A study commissioned by Cork county council in 2006 concluded that ethanol production was viable at Mallow if there was price support for farmers producing beet and wheat, but that this price support would be less than existing incentives. It also pointed out that the cost of converting the factory to that use would have been approximately 25% if a new factory for ethanol production had to be built. The report said that if there was a reasonable margin for beet and wheat growers an estimated 40,000 hectares would be available for beet production for ethanol at Mallow and 12,000 hectares for ethanol at Mallow. This would have yielded 2 million tonnes of beet and 102,000 tonnes of wheat, and would have provided sufficient feed stock for an ethanol production capacity of 180 million litres from beet and 36 million litres from wheat.

The annual maximum production capacity of ethanol at the Mallow plant would have been 135 million litres from beet and 35 million litres from wheat, resulting in a full capacity of 170 million litres per year.
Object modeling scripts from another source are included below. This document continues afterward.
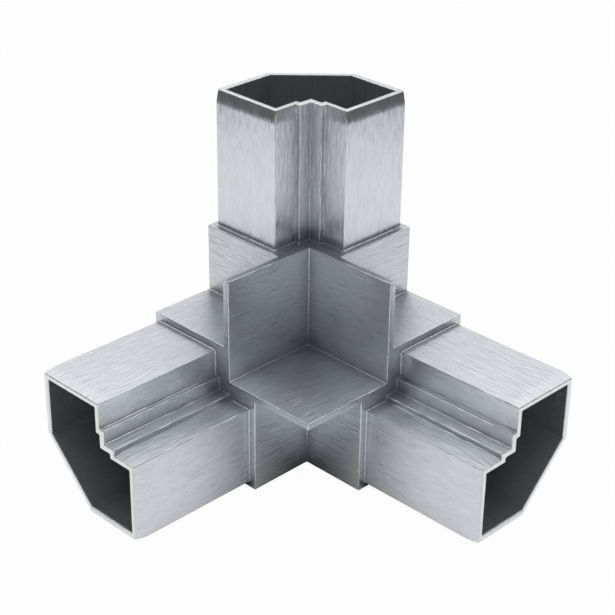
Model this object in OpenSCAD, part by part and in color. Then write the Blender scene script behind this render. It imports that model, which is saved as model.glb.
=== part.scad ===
// Three-way corner connector for a box frame of hollow aluminium profile.
// One casting: a hub of three collars at right angles, three fins that back the panels, and a hollow
// spigot on each collar that a length of profile slides over.
// The origin is the outer corner of the finished frame, where its three outer faces would meet.
// The three arms lie along +X, +Y and +Z, and the part stands on the flat under its X and Y collars.

/* [Frame profile] */
// Outside width of the square profile, and so of each collar
profile_w = 50; // [45:0.5:70]
// Wall of the profile that slides over a spigot
profile_wall = 2; // [1.5:0.1:3.5]
// Each leg of the 45 degree chamfer along the profile's outer corner
profile_chamfer = 22.5; // [12:0.5:28]
// Thickness of the panel that lies against the back of a fin, flush with the frame's outer face
panel_t = 35; // [30:0.5:40]
// Thickness of the fins
fin_t = 2.5; // [1.5:0.1:4]
// Length of a collar from the inner faces of its neighbours to its end, which the fins reach too
collar_l = 25; // [12:0.5:40]

/* [Spigots] */
// Length of a spigot beyond its collar
spigot_l = 50; // [20:1:90]
// Wall of a spigot
spigot_wall = 2.4; // [1.6:0.1:4]
// Clearance on each outer side between a spigot and the inside of the profile
fit_gap = 0.2; // [0.1:0.05:0.6]
// Clearance on each inner side, where the walls of the profile run out into its notch
inner_gap = 0.75; // [0.25:0.05:1]
// Clearance between the notch of a spigot and the inside of the profile's own notch
notch_gap = 4; // [2.5:0.25:6]
// How far the raised rib in the corner of the notch stands out of its walls
rib_rise = 1.75; // [0.5:0.25:2.25]
// Width of each half of that rib, from its inner corner to its edge
rib_w = 5; // [3.5:0.25:8]

/* [Lead-in] */
// Length of the taper at the end of a spigot
lead_l = 4; // [2:0.5:8]
// How far the taper takes each side back at the end
lead_depth = 0.5; // [0.2:0.05:0.8]
// Radius of the curve that the taper starts in
lead_blend = 20; // [4:1:30]

/* [Pockets] */
// Metal left between the floor of one pocket and the side of the next
web = 5; // [3:0.5:12]

/* [Hidden] */

// A cut runs past the surface it goes through by this much
past = 2;
// Straight facets in the curve of a lead-in
blend_steps = 4;

// Places along an arm, from the frame's outer corner
collar_end = profile_w + collar_l;
spigot_end = collar_end + spigot_l;

// Places across an arm, from the frame's outer faces
fin_front = panel_t + fin_t;
spigot_side = profile_wall + fit_gap;
spigot_far = profile_w - profile_wall - inner_gap;
notch_side = panel_t - notch_gap;
rib_side = notch_side + rib_rise;
rib_edge = rib_side + rib_w;

// The pockets stop where the next arm's pocket wall, plus the web, lies
pocket_floor = spigot_far - spigot_wall + web;

// The taper of the lead-in, and how much further down its curve starts
lead_angle = atan(lead_depth / lead_l);
blend_l = lead_blend * tan(lead_angle / 2);

// Takes what is drawn for the upright arm and lays it along X and along Y too
module on_each_arm() {
    rotate([90, 0, 90]) children();
    rotate([-90, -90, 0]) children();
    children();
}

// Section of a collar: the profile's outline, whose notch lies in the inner corner of the frame
module collar_section() {
    difference() {
        square(profile_w);
        translate([fin_front, fin_front]) square(profile_w);
    }
}

// Section of a spigot, with every wall moved inwards by `inward` for its pocket.
// Its notch is stepped: a rib stands out of the inner corner, and its edges face the notch's walls.
module spigot_section(inward = 0) {
    near = spigot_side + inward;
    far = spigot_far - inward;
    notch = notch_side - inward;
    rib = rib_side - inward;
    edge = rib_edge - inward;
    chamfer_foot = profile_chamfer + sqrt(2) * near - near;
    polygon([
        [chamfer_foot, near], [far, near], [far, notch],
        [edge, notch], [edge, rib], [rib, rib], [rib, edge], [notch, edge],
        [notch, far], [near, far], [near, chamfer_foot]
    ]);
}

// What a lead-in takes off one side of a spigot. It lies along +X for `width`, faces +Y,
// and has the end of the spigot at z = 0.
module lead_in_cut(width) {
    curve = [
        for (i = [0 : blend_steps])
        let (a = lead_angle * i / blend_steps)
        [lead_blend * (cos(a) - 1), lead_blend * sin(a) - lead_l - blend_l]
    ];
    rotate([90, 0, 90]) linear_extrude(width) polygon(concat(
        [[past, curve[0].y]], curve,
        [[-lead_depth - past * tan(lead_angle), past], [past, past]]
    ));
}

// The seven lead-ins of the upright spigot: one on each flat side, and one on each wall of the notch
module lead_in_cuts() {
    near = spigot_side;
    far = spigot_far;
    across = profile_w;
    chamfer_middle = (profile_chamfer + sqrt(2) * near) / 2;
    translate([0, 0, spigot_end]) {
        translate([across, near]) rotate(180) lead_in_cut(across);
        translate([near, 0]) rotate(90) lead_in_cut(across);
        translate([0, far]) lead_in_cut(across);
        translate([far, across]) rotate(-90) lead_in_cut(across);
        translate([chamfer_middle, chamfer_middle]) rotate(135) translate([-across / 2, 0])
            lead_in_cut(across);
        translate([rib_edge, notch_side]) lead_in_cut(far - rib_edge + past);
        translate([notch_side, far + past]) rotate(-90) lead_in_cut(far - rib_edge + past);
    }
}

// The upright collar, from the frame's outer corner to its end
module collar() {
    linear_extrude(collar_end) collar_section();
}

// The prism that the profile's chamfer takes off the upright collar, through the whole hub
module chamfer_cut() {
    translate([0, 0, -past]) linear_extrude(collar_end + 2 * past) polygon([
        [-past, -past], [profile_chamfer + past, -past], [-past, profile_chamfer + past]
    ]);
}

// The fin that is square to the upright arm: it closes the corner between the other two collars
module fin() {
    reach = collar_end - fin_front;
    translate([fin_front, fin_front, panel_t]) cube([reach, reach, fin_t]);
}

// The upright spigot, rooted in its collar
module spigot() {
    difference() {
        translate([0, 0, profile_w]) linear_extrude(spigot_end - profile_w) spigot_section();
        lead_in_cuts();
    }
}

// The pocket of the upright spigot, which goes down through the collar
module pocket() {
    translate([0, 0, pocket_floor]) linear_extrude(spigot_end - pocket_floor + past)
        spigot_section(inward = spigot_wall);
}

// The whole casting
module corner_connector() {
    color([0.80, 0.82, 0.84]) difference() {
        union() {
            difference() {
                union() {
                    on_each_arm() collar();
                    on_each_arm() fin();
                }
                on_each_arm() chamfer_cut();
            }
            on_each_arm() spigot();
        }
        on_each_arm() pocket();
    }
}

corner_connector();
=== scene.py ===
# %% [markdown] # A cast corner connector in brushed aluminium The object joins three lengths of
# hollow frame profile at the corner of a panel box. It is one casting: a hub with three collars,
# three thin square fins, and a hollow spigot on each collar. The shape comes ready made from the
# packed CAD model, in metres, with the outer corner of the finished frame at the origin and the
# three arms along X, Y and Z. What is left for this script is how the metal looks: its softened
# edges, its brushed faces, its sawn ends and its dark pockets, and the small photo studio that it
# stands in.

# %% Load the packed model
from math import cos, pi, radians, sin, sqrt

import bpy
from mathutils import Matrix, Vector

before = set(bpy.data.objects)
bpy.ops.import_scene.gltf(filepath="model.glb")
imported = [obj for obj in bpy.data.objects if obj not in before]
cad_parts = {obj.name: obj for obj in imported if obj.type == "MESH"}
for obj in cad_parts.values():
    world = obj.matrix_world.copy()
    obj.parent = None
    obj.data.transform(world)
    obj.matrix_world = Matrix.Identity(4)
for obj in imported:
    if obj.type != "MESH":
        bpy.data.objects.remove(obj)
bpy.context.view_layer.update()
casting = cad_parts["corner_connector"]

# %% [markdown]
# ## Sizes that the looks need
#
# A finish that follows the shape has to know where the shape is. These are the connector's own
# sizes, in millimetres. The places below them are worked out from them: how far the collars and
# the spigots reach from the corner, and how far in from the outer faces the walls of a spigot lie.
# Every finish takes its place from these values, so it never drifts away from the edge that it
# belongs to.

# %% Name the sizes and work out the places
MM_IN_METRE = 1000.0
COLLAR_W, COLLAR_L, SPIGOT_L = 50.0, 25.0, 50.0
PROFILE_WALL, FIT_GAP, INNER_GAP = 2.0, 0.2, 0.75
PROFILE_CHAMFER = 22.5
SPIGOT_WALL = 2.4
NOTCH_SIDE, RIB_RISE, RIB_W = 31.0, 1.75, 5.0
FIN_FRONT = 37.5
WEB = 5.0

COLLAR_END = COLLAR_W + COLLAR_L
SPIGOT_END = COLLAR_END + SPIGOT_L
SPIGOT_SIDE = PROFILE_WALL + FIT_GAP
SPIGOT_FAR = COLLAR_W - PROFILE_WALL - INNER_GAP
CHAMFER_SUM = PROFILE_CHAMFER + sqrt(2) * SPIGOT_SIDE
RIB_SIDE = NOTCH_SIDE + RIB_RISE
RIB_EDGE = RIB_SIDE + RIB_W
POCKET_FLOOR = SPIGOT_FAR - SPIGOT_WALL + WEB
print("a spigot is", round(SPIGOT_FAR - SPIGOT_SIDE, 2), "mm across and", SPIGOT_L, "mm long")

# %% [markdown]
# ## Softened edges
#
# No cast edge is perfectly sharp. Each one has a tiny rounding that catches the light as a thin
# bright line, and each inside corner has a tiny fillet that does the same. They are what makes the
# part look like metal and not like paper.
#
# The rounding could be modelled in CAD, but it is far smaller than any size that matters there.
# A stack of modifiers makes it here and leaves the CAD mesh as it is. Weld joins the corners that
# the file format split. The bevel rounds every edge that turns by more than SHARP_ANGLE, so it
# passes over the edges that only cut a flat face into triangles, and leaves the shallow curve of
# the lead-ins alone. Weighted normals then keep the large faces flat, and let the light roll only
# over the rounding.

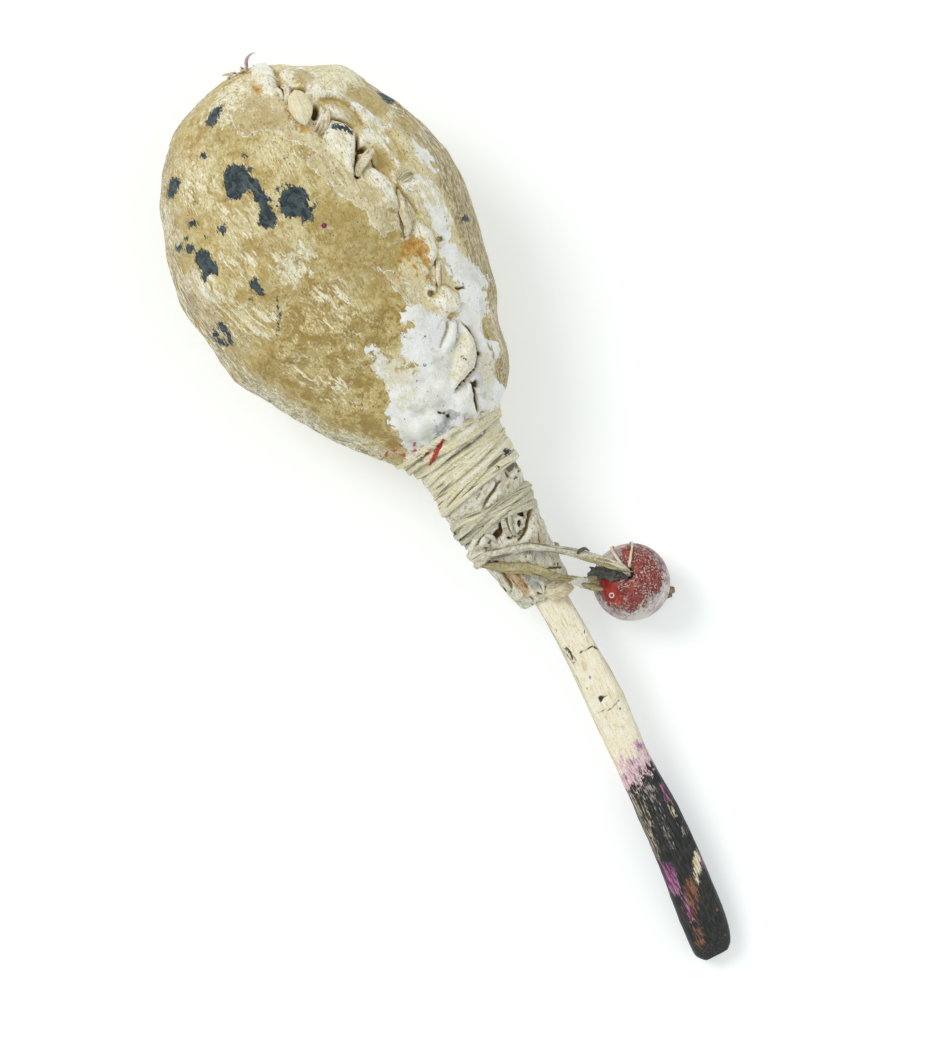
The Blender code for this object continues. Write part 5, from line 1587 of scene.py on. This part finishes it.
def make_tuft():
    """Ragged fibres at the tip: brown, dark and chalky ones, and one purple curl."""
    random = np.random.default_rng(9)
    groups = {"tuft_brown": [], "tuft_dark": [], "tuft_pale": []}
    for k in range(56):
        share = random.uniform(0, 1) ** 1.3
        x = -1.0 + 9.0 * share
        y = 140.9 - 2.6 * share**2 + random.uniform(-2.4, 0.3)
        z = 44.6 + random.uniform(-0.4, 1.2) + 0.9 * (141 - y)
        way = math.radians(random.uniform(80, 215) - 60 * share)
        long = random.uniform(1.4, 3.6) * (0.75 if share > 0.6 else 1.0)
        dx, dy, dz = math.cos(way) * long, math.sin(way) * long * 0.62, random.uniform(-0.6, 1.0)
        bend = random.uniform(-0.5, 0.5)
        route = [(x, y, z), (x + dx * 0.5 - bend * 0.5, y + dy * 0.5 + bend, z + dz * 0.7),
            (x + dx, y + dy, z + dz)]
        thin = random.uniform(0.4, 0.95)
        name = ("tuft_brown", "tuft_pale", "tuft_dark", "tuft_pale")[k % 4]
        groups[name].append(free_strip(route, [thin * 1.2, thin, 0.15], [0.4, 0.32, 0.12], 400 + k, 60,
            points_round=8, steps=9, groove_size=0.3))
    for name, finish, stands_for in (("tuft_brown", TAN_FIBRE, ["tip_tuft"]), ("tuft_dark", STUB, ()),
                                     ("tuft_pale", CHALKY, ())):
        strip_piece(name, finish, "rattle", joined(groups[name]), stands_for)
    strip_piece("tuft_purple", PURPLE, "rattle", free_strip([(4.0, 141.0, 45.2), (4.5, 142.4, 45.8),
        (5.4, 143.3, 46.2), (6.8, 143.7, 46.4), (8.0, 143.6, 46.2)], [0.9, 1.1, 0.9, 0.45, 0.12],
        [0.4, 0.45, 0.4, 0.25, 0.1], 440, 50, steps=24))


make_tuft()


# ---------------------------------------------------------------- folds and loose hide at the neck
laid("neck_fold_1", GREY_SINEW, (), ([(-2.6, -5.6, 0.2), (1.8, -4.2, 0.8), (6.1, -2.7, 0.9),
    (11.0, -1.7, 0.9), (15.2, -0.9, 0.3)], [1.0, 1.6, 1.8, 1.6, 0.8], [0.7, 1.0, 1.1, 1.0, 0.6], 501, 40),
    ([(-3.2, -5.8, 0.1), (-0.6, -6.6, 0.9), (2.0, -7.6, 0.8), (3.2, -8.6, 0.2)], [1.2, 2.0, 1.8, 0.8],
    [0.8, 1.1, 1.0, 0.6], 502, 60), ([(3.2, -5.0, 0.1), (4.6, -6.4, 0.7), (5.0, -8.4, 0.3)],
    [0.8, 1.4, 0.8], [0.6, 0.9, 0.5], 503, 60))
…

This would have been twice the target for Irish production of 85 million litres by 2010 and 75% of the EU directive target of 220 million litres by 2010. I only refer to this as it demonstrates the great potential that was lost in favour of Greencore selling the properties with the loss of hundreds of jobs, many of which would have been saved as well as contributing massively to the meeting of plans for bio-fuel production and use.

It is too late to save those factories, but there is still scope for the development of a strong indigenous energy crop sector using various crops, and to use them as inputs into the production of ethanol in processing plants here. It is to be hoped that the sentiments contained in the Bill are supported by positive measures to encourage the production and processing aspects.